Particle Filter Explained
The situation is as such:
- There is something we want to know
- We can measure something, related to what we want to know
- We know something about the relationship between the measurements and what we want to know
For example, consider the flight of an aircraft:
- We can measure the elevation relative to the sea
- We can measure the distance to the ground
- We have the map
But we don’t know where we are on the map.
We will use a particle filter to determine the position of our aircraft.
First, we generate a set of hypotheses; these are our samples/particles generated from a (in this case, uniform) random distribution.
- We have measured the distance to the ground (with some uncertainty)
- We know how high we are flying (with some uncertainty from the measurement device)
- We have the map
For every particle, we evaluate its likelihood of being the current position of our aircraft on the map, by using all the given information of our known variables: its measured flight elevation, and its distance from the ground. For example, the selected particle below fits what is measured quite well.
To record how likely we find every particle, we assign a weight to it corresponding to its likelihood.
As some particles appear to be much more likely than others, we decide that the unlikely particles are redundant. Therefore we do a process called resampling, which is needed to avoid depletion among particles - otherwise we may end up with only unlikely particles. This generates a set of new particles (the same number as before), but based on the existing particles with their assigned weights. All the re-generated particles are given equal weights.
The aircraft moves on, so we will move our particles as well. Assuming we know the direction of the aircraft, we have an idea of how fast the aircraft can move. For each particle, we pick a random number within the likely range of the speed of our aircraft, and then move each particle with this corresponding speed to the right. This step also involves a minor update of the particle weights depending on how likely the randomly picked speed was.
Repeating the particle filter steps
Now we repeat the previous process. We update the weights (likelihood) of our particles using the new measurements of our known variables - the distance to the ground and measured flight elevation.
Again, we can see that some particles are observed to be more likely than others. We hence use resampling based on this.
The aircraft then moves on - so we propagate our particles in time using randomly selected speeds for each particle like before. Again, we also perform a minor update of the weights depending on the likelihood of the speed selected for each particle.
With our time-propagated particles, we now update the weights using our new measurements of our known variables. Then we resample. Then we propagate. And so on.
Particle MCMC
PMCMC methods are essentially MCMC algorithms in which SMC acts as a MH proposal (where MH is an MCMC method).

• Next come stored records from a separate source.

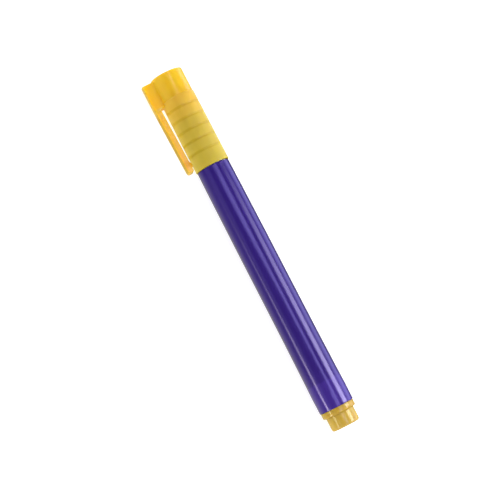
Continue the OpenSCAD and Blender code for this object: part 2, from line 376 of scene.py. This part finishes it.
# two crossed webs stiffen the spigot and stop the ink bundle
for turn in (45, 135):
    combine(end_plug, block_on_axis(web_middle, web_size, turn), "UNION")
settle(end_plug, "end_plug_moulding")
plug_plastic = plastic(
    "plug_amber",
    [(129.0, linear(188, 154, 58)), (131.0, linear(188, 154, 58)), (131.3, linear(194, 162, 66)),
     (136.0, linear(196, 164, 68))],
    roughness=0.17, ripple=0.06, cloud=0.04, scuffs=0.15, bump=0.015, milky=0.6, ior=1.42)
end_plug.data.materials.append(plug_plastic)
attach(end_plug, "barrel")
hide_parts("end_plug")

# ---------------------------------------------------------------------------
# Cap: one yellow moulding. Its crown and the boss of the clip are polished; its
# grip is spark-eroded and matt, with polished grooves round it.
# ---------------------------------------------------------------------------
crown_radius = 5.93
crown_length = 9.0
cap_length = 35.9
groove_pitch = 4.22
groove_count = 5
groove_half = 0.65
groove_depth = 0.07
cap_bore = 5.2
liner_bore = 4.79
liner_shoulder = 25.5
snap_groove = 32.9
crown_wall = 1.8


def grip_radius(x):
    """The grip widens a little to the mouth."""
    return 6.15 + 0.09 * (x - crown_length) / (cap_length - crown_length)


def groove(middle):
    """A shallow round-bottomed groove; the grain stops at its two outer points."""
    radius = grip_radius(middle)
    fifths = [step / 5 for step in range(-5, 6)]
    return [(middle + groove_half * s, radius - groove_depth * (1 + math.cos(math.pi * s)) / 2)
            for s in fifths]


groove_middles = [crown_length + groove_pitch * (i + 1) for i in range(groove_count)]
cap_outline = (
    [(0.0, 0.0), (0.0, 3.0)]
    + quarter(0.35, crown_radius - 0.35, 0.35, 180, 90)
    + [(0.6, crown_radius), (crown_length - 0.15, crown_radius), (crown_length, crown_radius),
       (crown_length + 0.08, crown_radius + 0.05), (crown_length + 0.2, 6.09),
       (crown_length + 0.32, grip_radius(crown_length))]
    + [point for middle in groove_middles for point in groove(middle)]
    + [(34.0, grip_radius(34.0)), (cap_length - 0.45, 6.24)]
    + quarter(cap_length - 0.25, 5.99, 0.25, 90, 0)
    + [(cap_length, 5.6), (cap_length - 0.4, cap_bore), (snap_groove + 0.6, cap_bore),
       (snap_groove + 0.4, cap_bore + 0.05), (snap_groove, cap_bore + 0.05),
       (snap_groove - 0.7, cap_bore), (liner_shoulder, cap_bore), (liner_shoulder - 0.5, liner_bore),
       (crown_wall, liner_bore), (crown_wall, 0.0)])
cap_shell = turned(cap_outline)

flex = next(joint for joint in frame["joints"] if joint["name"] == "clip_flex")
across = -Vector(flex["axis"])
out_of_pen = Vector((1, 0, 0)).cross(across)
lean_of_clip_side = math.atan2(-across.y, across.z)
clip_half_width = 2.4
clip_back = 9.83
clip_crown = 8.0


def back_height(v):
    """Distance of the clip's gently crowned back from the pen's axis, v off its middle."""
    return clip_back - clip_crown + math.sqrt(clip_crown ** 2 - v ** 2)


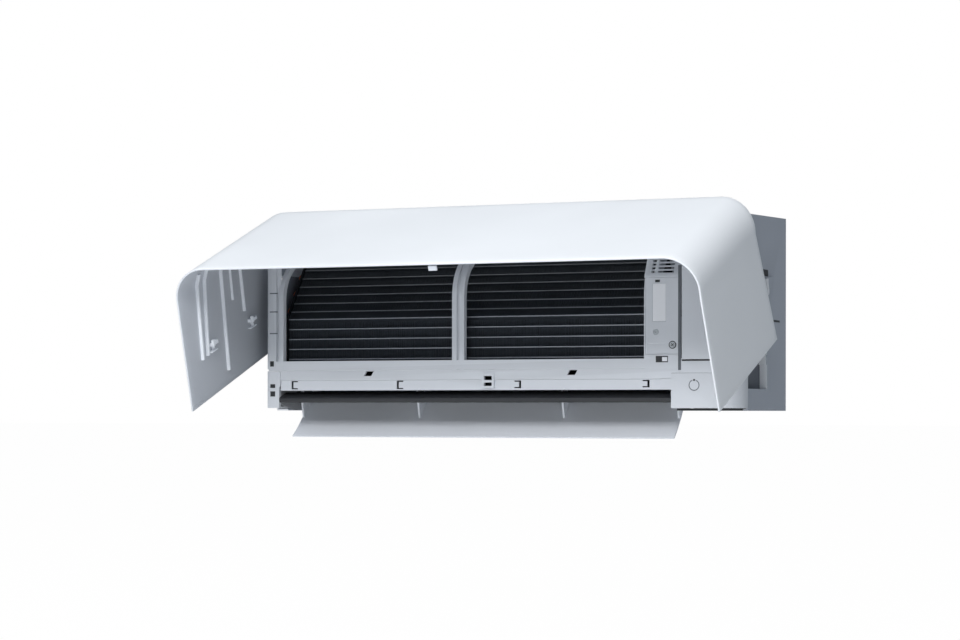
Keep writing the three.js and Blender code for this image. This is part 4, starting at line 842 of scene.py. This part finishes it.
# small parts that show on the frame and its covers, placed across and up on the front plane
frontDetails = {
    "plane": 222, "proud": 0.12, "root": 0.5,
    "coverScrew": {"x": 272.7, "z": 92.5, "well": 5.6, "head": 4.4, "headProud": 0.35},
    "screwCross": {"turn": 35, "reach": 0.62, "half": 0.5, "proud": 0.4},
    "switchWindow": {"x": (248, 266), "z": (68, 77)},
    "switchKnob": {"x": (257.5, 265), "inset": 1.6, "proud": 0.6},
    "coverSlot": ((247, 254), (180.6, 184.2)),
    "seal": ((281, 285.4), (57, 204)),
    "stripGap": ((286.7, 332), (69.6, 71.6)),
    "ring": {"x": 304.5, "z": 35.8, "inner": 6.7, "outer": 7.9, "gap": 26, "dot": 1.5, "dotInset": 0.6},
    "postSlots": (((-366.4, -360), (66, 74)), ((-366, -357.8), (33.7, 39.4)), ((-366, -357.8), (20.9, 28.7))),
    "postMarks": {"x": (-367, -354), "heights": (176, 148.2, 115.6), "half": 0.8},
}


def frontPoint(depth, x, height):
    return at(x, depth, height)


def frontPiece(name, finish, node, outlines, higher=0.0, soften=0.0):
    # closed plates from outlines across and up, a little proud of the front plane
    plane = frontDetails["plane"]
    top = plane + (frontDetails["proud"] + higher)

    def build(bm):
        for outline in outlines:
            prism(bm, outline, plane - frontDetails["root"], top, frontPoint)

    piece = addPiece(name, meshFrom(name, build), finish, bodyOf[node])
    if soften:
        softenEdges(piece, soften)


def makeCoverScrew():
    screw, cross = (frontDetails["coverScrew"], frontDetails["screwCross"])
    x, z = (screw["x"], screw["z"])
    frontPiece("cover_screw_well", "dark_plastic", "terminal_cover", [circle(x, z, screw["well"])])
    head = circle(x, z, screw["head"])
    frontPiece("cover_screw_head", "galvanised", "terminal_cover", [head], screw["headProud"], 0.2)
    reach, half = (screw["head"] * cross["reach"], cross["half"])
    corners = box((-reach, reach), (-half, half))
    bars = []
    for quarter in (0, 90):
        turn = math.radians(cross["turn"] + quarter)
        c, n = (math.cos(turn), math.sin(turn))
        bars.append([(x + u * c - v * n, z + u * n + v * c) for u, v in corners])
    frontPiece("cover_screw_cross", "black_plastic", "terminal_cover", bars, cross["proud"])


def makeSlideSwitch():
    window, knob = (frontDetails["switchWindow"], frontDetails["switchKnob"])
    low, high = window["z"]
    frontPiece("slide_switch_window", "black_plastic", "front_frame", [box(window["x"], (low, high))])
    outline = box(knob["x"], (low + knob["inset"], high - knob["inset"]))
    frontPiece("slide_switch_knob", "label_blank", "front_frame", [outline], knob["proud"], 0.3)


def makeSeams():
    frontPiece("cover_slot", "black_plastic", "terminal_cover", [box(*frontDetails["coverSlot"])])
    frontPiece("cover_seal", "seal_rubber", "front_frame", [box(*frontDetails["seal"])])
    frontPiece("strip_gap", "black_plastic", "front_frame", [box(*frontDetails["stripGap"])])


def makeSwitchRing():
    ring = frontDetails["ring"]
    x, z = (ring["x"], ring["z"])
    start, sweep = (90 + ring["gap"], 360 - 2 * ring["gap"])
    outer = circle(x, z, ring["outer"], start, sweep)
    inner = circle(x, z, ring["inner"], start, sweep)
    frontPiece("switch_ring", "ring_grey", "right_corner_cover", [outer + list(reversed(inner))])
    dot = circle(x, z + ring["outer"] - ring["dotInset"], ring["dot"], steps=14)
    frontPiece("switch_dot", "black_plastic", "right_corner_cover", [dot])


def makePostDetails():
    slots = [box(*slot) for slot in frontDetails["postSlots"]]
    frontPiece("post_slots", "black_plastic", "front_frame", slots)
    marks = frontDetails["postMarks"]
    lines = [box(marks["x"], (z - marks["half"], z + marks["half"])) for z in marks["heights"]]
    frontPiece("post_marks", "ring_grey", "front_frame", lines)


def makeFrontDetails():
    makeCoverScrew()
    makeSlideSwitch()
    makeSeams()
    makeSwitchRing()
    makePostDetails()
    print("small front parts made")


# hooks, slots and the lip on the chassis
sideParts = {
    "side": 372.5, "proud": 0.15, "root": 1,
    "hook": {"outline": ((103, 189), (84, 192), (88, 176), (96, 166)), "proud": 2.9, "root": 3, "edge": 0.8},
    "slot": ((34, 128.5), (72, 128.5), (72, 131.5), (34, 131.5)),
    "notch": ((92, 193), (119, 193), (119, 202), (92, 202)),
    "lip": {"x": (272, 368), "depth": (196, 200), "height": (0.3, 3.4)},
}


def makeSideParts():
    side, hook, lip = (sideParts["side"], sideParts["hook"], sideParts["lip"])
    body = bodyOf["rear_chassis"]

    def hooks(bm):
        for sign in (-1, 1):
            prism(bm, hook["outline"], sign * (side - hook["root"]), sign * (side + hook["proud"]), at)

    def darks(bm):
        for sign in (-1, 1):
            for outline in (sideParts["slot"], sideParts["notch"]):
                prism(bm, outline, sign * (side - sideParts["root"]), sign * (side + sideParts["proud"]), at)

    def bottomLip(bm):
        prism(bm, box(lip["depth"], lip["height"]), *lip["x"], at)

    softenEdges(addPiece("side_hooks", meshFrom("side_hooks", hooks), "frame_plastic", body), hook["edge"])
    addPiece("side_slots", meshFrom("side_slots", darks), "dark_plastic", body)
    addPiece("bottom_lip", meshFrom("bottom_lip", bottomLip), "dark_plastic", body)
    print("chassis side parts made")


def makeStage():
    bm = bmesh.new()
    size = studio["floorHalf"]
    for x, y in ((-size, -size), (size, -size), (size, size), (-size, size)):
        bm.verts.new((x, y, studio["floorHeight"]))
    bm.faces.new(bm.verts)
    mesh = bpy.data.meshes.new("studio_floor")
    bm.to_mesh(mesh)
    bm.free()
    floor = bpy.data.objects.new("studio_floor", mesh)
    bpy.context.scene.collection.objects.link(floor)
    paint = Paint("studio_floor", Roughness=0.9)
    dull, bright = [(tone, tone, tone) for tone in studio["floorTones"]]
    paint.wear(Base_Color=paint.mix(paint.span(paint.noise(2), 0.3, 0.7), dull, bright))
    glow = paint.node("ShaderNodeEmission", {}, {"Color": (1, 1, 1), "Strength": 1.0})
    seen = Signal(paint, paint.node("ShaderNodeLightPath").outputs["Is Camera Ray"])
    inputs = {0: seen * studio["floorGlow"], 1: paint.shader.outputs["BSDF"], 2: glow.outputs[0]}
    blend = paint.node("ShaderNodeMixShader", {}, inputs)
    paint.feed(paint.out.inputs["Surface"], blend.outputs[0])
    mesh.materials.append(paint.material)


# the CAD's own shapes that carry over, with how far their edges are rounded
moulded = {
    "front_frame": 0.5, "rear_chassis": 0.6, "outlet_housing": 0.4, "left_corner_cover": 0.6,
    "right_corner_cover": 0.6, "side_cover": 0.6, "terminal_cover": 0.5, "top_grille": 0.4, "wall_plate": 0.3,
    "main_vane": 0.6, "inner_vane": 0.8,
    "electrical_box": 0.5, "motor_cradle": 0.5, "pipe_clamp": 0.5, "switch_button": 0.4, "switch_guide": 0.4,
    "fan_motor": 0.6, "vane_motor": 0.4, "fan_bearing": 0.4, "terminal_block": 0.3, "control_board": 0.3,
    "blank_label": 0.1, "cover_screw": 0.2, "tube_sheet_left": 0.2, "tube_sheet_right": 0.2, "gas_pipe": 0.5,
    "liquid_pipe": 0.5, "gas_flare_nut": 0.4, "liquid_flare_nut": 0.4, "crossflow_fan": 0.2, "fan_pin": 0.3,
    "motor_shaft": 0.3, "guide_link_left": 0.2, "guide_link_right": 0.2,
}
moulded.update({f"guide_vane_{i}": 0.3 for i in range(1, 9)})
otherFinish = {"tube_sheet_left": "coil_shade"}  # dark, as the photograph's left window is
outletEnds = (-349.8, 269.3)


def makeMoulded():
    for node, width in moulded.items():
        copied = mouldedCopy(node, width, otherFinish.get(node))
        if node == "rear_chassis":
            dressRecess(copied)
        if node == "outlet_housing":
            dressEnds(copied, *outletEnds, "outlet_grey")
    print("moulded pieces made")


setCamera()
setLights()
finishes = makeFinishes()
makeStage()
makePanel()
makeCheekRibs()
makePanelInside()
makeCheekTab()
makeCoil()
makeFrontDetails()
makeSideParts()
makeMoulded()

Particle MCMC (PMCMC) methods are Bayesian approximate inference techniques to estimate posterior distributions over the parameters. PMCMC methods are normal MCMC algorithms that use particle filters to estimate the likelihood of the data given the parameter generated by the proposal (this is as opposed to normal Metropolis Hastings which just uses the likelihood function to compute the likelihood, if it is tractable). We use Metropolis Hastings to sample from some non-normalised density g(θ). This non-normalised density in Bayesian contexts is the prior times the likelihood - it is the likelihood that is estimated using the particle filter - this algorithm is known as Particle Marginal Metropolis Hastings (there is some difference between Particle-Independent Metropolis Hastings and PMMH but I don’t know).
Some more elaboration:
PMMH and Particle filters (to the extent of my knowledge) are used for Markov Models. PMMH uses Metropolis-Hastings (an iteration of generating candidate parameters for proposal distributions and accepting or rejecting), but rather than using the likelihood function to compute the likelihood P(D | θ) for the accept/reject step,
P(acceptance) = (P(θt+1) * P(D | θt+1)) / (P(θt) * P(D | θt))
we instead use a particle filter to estimate the likelihood of the data given the parameter generated by the proposal. The particle filter uses the model that we’re trying to learn parameters for, by running it during the particle filter process. As the particle filter is simulated, every step that the particles are transitioned, they are compared to the next corresponding data point (observed state) of the HMM. The particles represent a set of possible latent states, and each transition of these particles represents a transition of latent state in the HMM - the likelihood/weightings of the particles are changed appropriately to how well they relate to the current step’s corresponding observed state (provided beforehand as a data set/list of observed states).